Cu (InGa) SeTe Nanocrystals Structural and Optical Properties

Cu (InGa) SeTe Nanocrystals Structural and Optical Properties nNovel chalcogenide nanocrystals are the potential materials for the photovoltaic use. Predominantly, single phasic chalcogen materials are an area of the great attention. In this order it is important to demonstrate colloidal synthesis of Cu25(In16Ga9)Se40Te10 (CIGST-1) and Cu20(In14Ga9)Se45Te12 (CIGST-2) nanocrystals adopting the single step heating-up (170oC) process. The synthesized materials single/ multi-phases crystallographic structures are verified from the X-ray diffractometer.
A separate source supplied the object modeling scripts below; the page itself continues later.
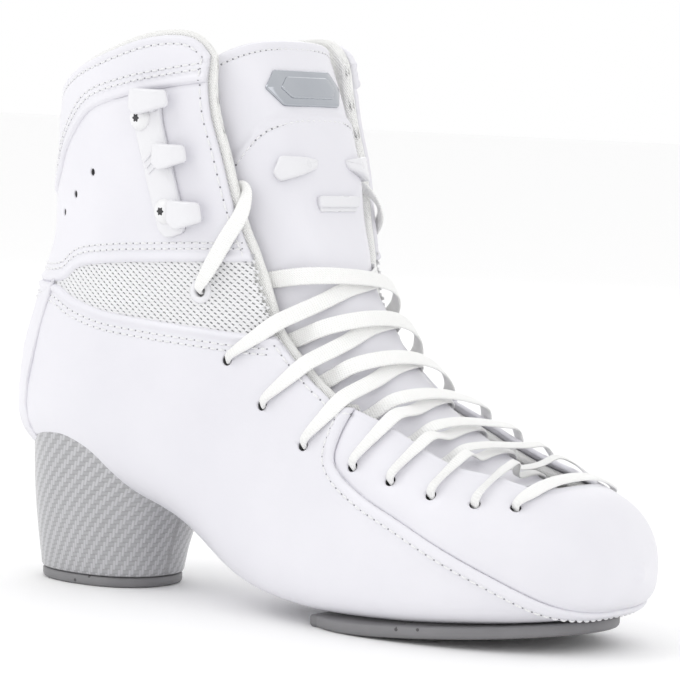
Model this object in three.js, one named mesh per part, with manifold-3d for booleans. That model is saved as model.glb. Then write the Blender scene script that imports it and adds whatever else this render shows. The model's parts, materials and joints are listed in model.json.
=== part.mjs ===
// Right-foot figure-skating boot on its heel and sole plates, ready to take a blade.
// Millimetres, +Z up, +X towards the toe, -Y on the outer (lateral) side, soles on z = 0.
//
// The upper is one boot form: a loft of sections from the collar, round the heel, to the toe.
// Every layer of the upper is a skin of that form between two insets, cut to its panel outline,
// which is drawn in side view. An inset is measured inwards from the outer face of the leather.

import * as THREE from 'three';
import { mergeVertices } from 'three/addons/utils/BufferGeometryUtils.js';
import Module from 'manifold-3d';

const wasm = await Module();
wasm.setup();

// ---------------------------------------------------------------- driving dimensions

const GAP = 0.3; // clearance between two pieces that touch on the real boot
const LEATHER = 2.4; // thickness of the outer leather
const STIFFENER = [2.7, 3.7]; // insets of counter, toe puff and hook backing
const LINING = [4.0, 6.2];
const TONGUE_COVER = [8.9, 10.3];
const TONGUE_FOAM = [10.6, 14.6];
const LINING_EDGE = 2.5; // how far the padded lining shows past the leather edge
const REACH = 70; // half length of every cutting prism along Y

const SOLE_THICKNESS = 4.2;
const HEEL_PLATE_THICKNESS = 3.6;
const TOE_SPRING = { start: 160, rise: 6.5, length: 80, power: 1.3 };

const EYELET_RADIUS = 2.1;
const VENT_RADIUS = 1.3;
const LACE = { width: 6, thickness: 1.1, bunchedWidth: 2.4, bunchedThickness: 1.4, toeNarrowing: 0.13 };

const BOX_MIDDLE = { x: 121.84, y: 2.03 }; // the origin: middle of the bounding box in plan, on the floor
const CUFF_PIVOT = { x: 24, z: 110 };
const TONGUE_PIVOT = { x: 128, z: 130 };

// ---------------------------------------------------------------- boot form

// Each section runs from a front point to a back point of the side profile.
const COLUMNS = ['backX', 'backZ', 'frontX', 'frontZ', 'halfWidth', 'widest', 'frontPower', 'backPower', 'sway'];
const STATIONS = [
  [13, 213, 104, 216, 42.5, 0.44, 2.8, 2.2, 1],
  [8, 190, 111, 203.5, 42, 0.42, 2.8, 2.2, 2],
  [5, 168, 119, 187.5, 41.5, 0.4, 2.8, 2.2, 2],
  [3, 146, 126, 171, 41, 0.4, 2.8, 2.2, 2],
  [2, 124, 131, 156, 40.5, 0.4, 2.8, 2.2, 2],
  [-5, 102, 135, 141, 39.5, 0.42, 2.8, 2.3, 1.5],
  [-9.5, 79, 140, 130, 38.5, 0.46, 2.7, 2.4, 1],
  [-4, 51.5, 145, 120, 37.5, 0.52, 2.6, 2.7, 0],
  [32, 39.5, 152, 110, 37, 0.56, 2.5, 3, 0],
  [74, 27, 160, 98, 38, 0.58, 2.4, 2.9, 0],
  [108, 10, 174, 85, 40.5, 0.6, 2.3, 3.6, 0],
  [142, 5, 192, 73, 43.5, 0.6, 2.2, 5, 1],
  [177, 5.4, 209, 63, 45, 0.6, 2.2, 5.6, 2.5],
  [206, 7.2, 225, 56, 41.5, 0.6, 2.3, 5.2, 4.5],
  [230, 10, 238, 50, 34, 0.6, 2.3, 4.2, 6],
  [246, 14, 246.5, 41.5, 21.5, 0.56, 2.3, 3, 6.5],
  [253, 24.5, 251.5, 31, 4, 0.5, 2.2, 2.2, 6.5],
];
const LAST_STATION = STATIONS.length - 1;
const FORM_STEPS_ALONG = 22;
const FORM_STEPS_AROUND = 22;

function catmullRom(a, b, c, d, t) {
  const rise = (c - a) / 2;
  const fall = (d - b) / 2;
  return (2 * b - 2 * c + rise + fall) * t ** 3 + (3 * c - 3 * b - 2 * rise - fall) * t ** 2 + rise * t + b;
}

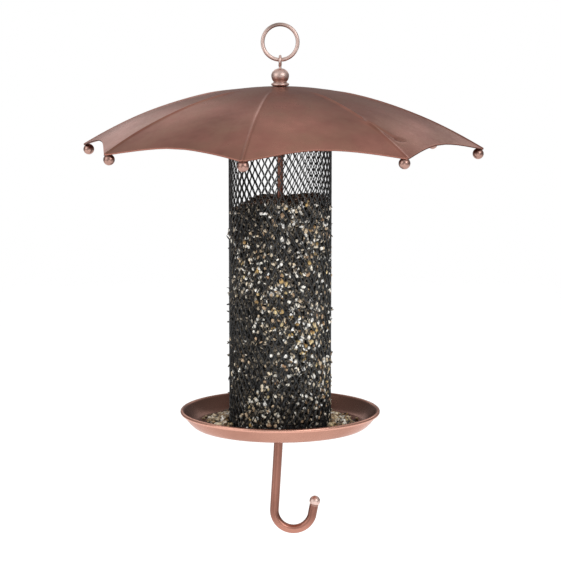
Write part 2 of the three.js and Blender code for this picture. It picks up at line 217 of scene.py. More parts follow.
def mesh_piece(name, points, faces, crease=38):
    """A smooth piece. Points that coincide are merged, so poles and seams close, faces are
    turned outwards, and edges past the crease angle in degrees stay sharp."""
    mesh = array_mesh(name, points, faces)
    work = bmesh.new()
    work.from_mesh(mesh)
    bmesh.ops.remove_doubles(work, verts=work.verts, dist=1e-6)
    bmesh.ops.recalc_face_normals(work, faces=work.faces)
    work.to_mesh(mesh)
    work.free()
    piece = shaded_piece(name, mesh, True)
    mesh.set_sharp_from_angle(angle=np.radians(crease))
    return piece


def grid_faces(rows, columns, wrap_rows=False):
    """Quads of a grid of rows by columns of points. The columns join round, and the rows do
    where they wrap."""
    r = np.arange(rows if wrap_rows else rows - 1)[:, None]
    c = np.arange(columns)[None, :]
    up = (r + 1) % rows
    on = (c + 1) % columns
    quads = [r * columns + c, r * columns + on, up * columns + on, up * columns + c]
    return np.stack(quads, -1).reshape(-1, 4)


def drawn_wire(path, radius, square, sides=20, closed=False):
    """Round bar: at each point of a flat path, a circle in the plane of the path's normal and
    the direction square to the path. Returns its points and faces; open ends are domed."""
    if closed:
        along = np.roll(path, -1, 0) - np.roll(path, 1, 0)
    else:
        along = np.gradient(path, axis=0)
    along /= np.linalg.norm(along, axis=1)[:, None]
    square = np.asarray(square, float)
    out = np.cross(along, square)
    radius = np.broadcast_to(radius, len(path)).astype(float)
    if not closed:
        back, ahead, rings = END_DOME, END_DOME[::-1], len(END_DOME)
        first = path[0] - along[0] * radius[0] * np.cos(back)[:, None]
        last = path[-1] + along[-1] * radius[-1] * np.cos(ahead)[:, None]
        path = np.concatenate([first, path, last])
        out = np.concatenate([np.repeat(out[:1], rings, 0), out, np.repeat(out[-1:], rings, 0)])
        radius = np.concatenate([radius[0] * np.sin(back), radius, radius[-1] * np.sin(ahead)])
    turn = np.linspace(0, 2 * np.pi, sides, endpoint=False)
    ring = out[:, None] * np.cos(turn)[None, :, None] + square * np.sin(turn)[None, :, None]
    points = path[:, None] + ring * radius[:, None, None]
    return points.reshape(-1, 3), grid_faces(len(path), sides, wrap_rows=closed)


def noise(tree, place, scale, **settings):
    """Noise of a scale per metre over the piece."""
    made = add_node(tree, "ShaderNodeTexNoise", Scale=scale, **settings)
    tree.links.new(place, made.inputs["Vector"])
    return made.outputs["Fac"]


def mixed(tree, factor, first, second):
    """A colour between two, each of which is a tuple or another node's output."""
    made = add_node(tree, "ShaderNodeMix", data_type="RGBA")
    tree.links.new(factor, made.inputs["Factor"])
    colours = [socket for socket in made.inputs if socket.type == "RGBA"]
    for socket, value in zip(colours, (first, second)):
        if isinstance(value, tuple):
            socket.default_value = (*value, 1)
        else:
            tree.links.new(value, socket)
    return [socket for socket in made.outputs if socket.type == "RGBA"][0]


def point_value(tree, name):
    """The value that the piece's points keep under a name, or 0 where they keep none."""
    return add_node(tree, "ShaderNodeAttribute", attribute_name=name).outputs["Fac"]


def roughen(tree, shader, source, strength):
    """Bump of a tenth of a millimetre at most from the source."""
    bump = add_node(tree, "ShaderNodeBump", Strength=strength, Distance=0.1 * MM)
    tree.links.new(source, bump.inputs["Height"])
    tree.links.new(bump.outputs["Normal"], shader.inputs["Normal"])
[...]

The average size agglomerated nanocrystals/ particles is evaluated less than 10 nm from the Transmission Electron Microscopy and VU-Visible spectrum Lorentzian fit analysis. The UV-Visible optical absorption spectrum demonstrates a distinguishable blue shift. While the elemental presence and their particle distribution within the configuration is described with help of the energy dispersive X-ray mapping technique. The materials binding energy core level changes are verified from the X-photoelectron spectroscopy. The photoluminescence spectroscopic outcome is revealed a broad peak in wave length range 450 nm to 750 nm for these materials.